Ross Pauli was born in Clarence, Missouri in 1918, the youngest of three boys. His father was a minister who rotated through many small communities in Kansas until settling for a long term ministry in Humboldt, Kansas.
After high school graduation, the close proximity of Kansas State Teachers College in Pittsburg drew Ross to continue his education not far from home. After 2 years, he transferred to Westmar College in Iowa, a church affiliated college, to finish his bachelor's degree in industrial education with a minor in math. After graduation from Westmar, he taught industrial education, plane geometry and chemistry in a high school in Ogden, Iowa.
After the bombing in Pearl Harbor, Ross went into the service. He received training in the signal corps, and then went on to signal school for 3 months. He was transferred to Florida to radar school for four months. He was then placed in the medical corps and became an x-ray technician. After his training he was assigned to Kennedy General Hospital in Tennessee, and selected as the one person to go to the orthopedic clinic.
Just before Ross entered the service in 1942, he married a girl he had met in Longford, Kansas when he was in the first grade. They became reacquainted at a church gathering in Topeka while Ross was going to college.

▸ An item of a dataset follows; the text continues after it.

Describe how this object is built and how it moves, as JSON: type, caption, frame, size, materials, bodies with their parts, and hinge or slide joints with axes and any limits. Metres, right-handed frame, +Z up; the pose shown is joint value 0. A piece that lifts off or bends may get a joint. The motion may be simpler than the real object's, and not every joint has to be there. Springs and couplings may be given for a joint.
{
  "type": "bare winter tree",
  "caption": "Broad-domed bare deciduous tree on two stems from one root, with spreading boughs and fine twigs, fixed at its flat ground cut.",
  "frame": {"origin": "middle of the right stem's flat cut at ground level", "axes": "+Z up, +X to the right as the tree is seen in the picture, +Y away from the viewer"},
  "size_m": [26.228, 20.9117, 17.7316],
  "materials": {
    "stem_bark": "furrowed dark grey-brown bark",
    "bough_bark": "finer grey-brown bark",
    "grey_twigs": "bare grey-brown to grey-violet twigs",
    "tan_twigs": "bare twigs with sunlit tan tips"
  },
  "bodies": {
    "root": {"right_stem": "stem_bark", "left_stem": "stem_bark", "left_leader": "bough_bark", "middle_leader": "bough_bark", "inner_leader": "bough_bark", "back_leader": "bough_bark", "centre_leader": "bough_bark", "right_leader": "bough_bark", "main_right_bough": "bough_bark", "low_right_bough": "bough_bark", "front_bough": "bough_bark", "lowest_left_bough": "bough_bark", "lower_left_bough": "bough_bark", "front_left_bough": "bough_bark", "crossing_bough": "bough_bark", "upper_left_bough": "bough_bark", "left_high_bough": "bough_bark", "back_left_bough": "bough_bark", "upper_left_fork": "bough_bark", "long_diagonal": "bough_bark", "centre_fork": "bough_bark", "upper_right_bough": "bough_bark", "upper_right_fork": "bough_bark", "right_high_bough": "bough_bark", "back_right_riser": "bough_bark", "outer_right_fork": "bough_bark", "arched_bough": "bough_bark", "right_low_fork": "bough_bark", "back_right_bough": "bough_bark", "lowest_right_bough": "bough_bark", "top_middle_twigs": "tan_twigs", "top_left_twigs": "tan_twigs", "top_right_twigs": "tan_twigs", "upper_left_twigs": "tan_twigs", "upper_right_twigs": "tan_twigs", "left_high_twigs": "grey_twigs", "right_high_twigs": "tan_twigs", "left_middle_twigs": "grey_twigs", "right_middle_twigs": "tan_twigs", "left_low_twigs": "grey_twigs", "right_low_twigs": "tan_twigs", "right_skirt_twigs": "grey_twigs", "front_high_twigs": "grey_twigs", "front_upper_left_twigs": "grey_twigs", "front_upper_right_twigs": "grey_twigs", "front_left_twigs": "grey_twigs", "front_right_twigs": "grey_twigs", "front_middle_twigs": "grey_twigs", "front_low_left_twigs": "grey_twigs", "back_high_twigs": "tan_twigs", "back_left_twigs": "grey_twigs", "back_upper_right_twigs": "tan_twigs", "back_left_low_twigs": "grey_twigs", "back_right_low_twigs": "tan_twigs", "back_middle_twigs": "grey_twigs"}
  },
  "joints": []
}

Melba was able to go with him during his military training. The birth of his first son occurred just 3 months before Ross was sent to Europe. Melba and new son Ron returned to her parent's home in Junction City and waited for Ross to return home.
Ross became a combat veteran in the infantry. He assisted with evacuations from the front line, taking the injured to the aid station. He was in Normandy, Omaha Beach, and the Battle of the Bulge. While at the Battle of Bulge, holding down the line, a part of an artillery shell hit Ross in the ankle. He was hospitalized for 3 months while his injury healed.
The injury could have been worse if not for the leather cuff Ross had specially made for his shoes to make them more like combat boots. Ross rejoined his battalion in Czechoslovakia and in one week they were on a train going to France. Ross received the Purple Heart, Bronze Star, Combat Medics badge and Presidential Citation. Ross had served in four campaigns and returned home in November 1945.
Ross took advantage of the GI Bill and returned to school to complete his master's degree. After graduation, he accepted a part time position at Kansas State University in mechanical engineering. When an opening for a permanent position became available in industrial engineering, Ross accepted.
He retired after 36 years at Kansas State University. Ross and his wife had 2 more children. Richard was born in 1949 and Karen in 1951. During the summers Ross enjoyed wood working, making kitchen cabinets and other wood crafts. At Christmas time he would go into semi-production and make gifts for family members.
In 1984, Ross was in a serious car accident resulting in over 30 broken bones. He says he has had many close calls in his life, but God has watched over him and blessed him.
Ross and his wife were very active in their church as charter members in Trinity Presbyterian Church in Manhattan. During retirement, many winters were spent in California.
Ross has 4 grandchildren and 2 great-grandchildren. Ross involves himself in life in the village. He attends praise and hymns, goes on outings, attends socials and the men's group. He says he is very happy at Via Christi Village because everyone is helpful and he is surrounded by good people.